While other Ukrainian deep-sea ports continue to operate without major technical failures, the security environment has deteriorated. Six straight days of near-continuous air-raid alerts have repeatedly halted loading, delayed vessel operations and created planning uncertainty for exporters and shipowners. For importers dependent on Ukrainian wheat, the issue is no longer crop availability alone, but whether booked volumes can be executed reliably and on time.
Rail-based grain flows are also affected. Ukrainian Railways report that daily grain loading has fallen to about 50,000–60,000 metric tons as of 16 July, with average July volumes nearly 28% below June. Traders are adjusting schedules and some are delaying shipments, while farmers are increasingly holding stocks in expectation of higher prices, reducing prompt supply to the export pipeline.
Structurally, Black Sea supply for 2026/27 had been expected to remain comfortable, with solid production from Russia, Ukraine and the EU according to June outlooks. However, the latest attacks shift the balance: effective export capacity, not harvest size, becomes the binding constraint, particularly for lower-cost Ukrainian origins that set the floor for global prices.
Fundamentals & Risk Drivers
- Port capacity shock: Consecutive strikes in mid-July have damaged storage and loading infrastructure at Chornomorsk, forcing a sharp reduction in grain intake and partial suspension of key private terminals.
- Rail and operational delays: Persistent air-raid alerts are disrupting port operations across the region, slowing railcar unloading and vessel loading and cutting daily grain rail loadings by more than a quarter versus June averages.
- Farmer stockholding: In response to the weaker operating environment and expectations of improved prices, Ukrainian farmers are increasingly holding wheat in on-farm storage, tightening nearby availability despite a favourable harvest outlook.
- Risk premium in futures: Historical Black Sea shocks have triggered 2–5% intraday moves in wheat futures as markets rapidly reprice export risk before partially retracing as alternative routes (Danube, rail to EU) absorb some flows. The current episode is following a similar pattern, with a moderate but noticeable uplift in the geopolitical premium.

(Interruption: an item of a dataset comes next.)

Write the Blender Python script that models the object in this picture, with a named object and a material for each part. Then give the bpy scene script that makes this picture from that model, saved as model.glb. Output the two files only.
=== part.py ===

- Freight and insurance: Active attacks on ports and, in some cases, ships at berth are pushing up war-risk insurance and freight costs, particularly for calls at Ukrainian ports. This tends to widen the spread between Black Sea and other exporters, supporting EU and US wheat on a relative basis.
Weather & Crop Outlook
Weather in key Black Sea wheat regions over recent weeks has generally been supportive of yields, and current assessments still point to a good Ukrainian grain harvest despite localized damage from earlier strikes on storage facilities. In the short term, no major weather shock is dominating price direction; logistics and security remain the primary drivers.
Nonetheless, any shift towards hotter and drier conditions during the remaining harvest window in southern Russia and Ukraine would add another layer of risk to already constrained export flows. Market participants should monitor regional 10–14 day forecasts closely, especially if combined with further escalation of port attacks.
Trading Outlook
- Importers (MENA/Asia): Consider accelerating coverage for nearby and Q4 2026 needs, particularly for Black Sea-origin tenders, while keeping some optionality for alternative origins (EU, US) in case of further port disruptions.
- Exporters in EU: Use the widened geopolitical premium to lock in forward sales where basis levels are attractive, but avoid overcommitting logistics capacity given potential knock-on effects from diverted Ukrainian flows.
- Feed buyers in EU: German and regional feed wheat has firmed but remains competitive versus alternatives. Gradual scale-in buying on minor dips may be prudent, with stop-loss discipline in case of renewed spikes from additional attacks.
- Speculative participants: The risk/reward currently favours a moderately constructive bias in wheat, with defined downside if Black Sea tensions ease. Volatility spikes around new security incidents offer opportunities for short-term tactical trades.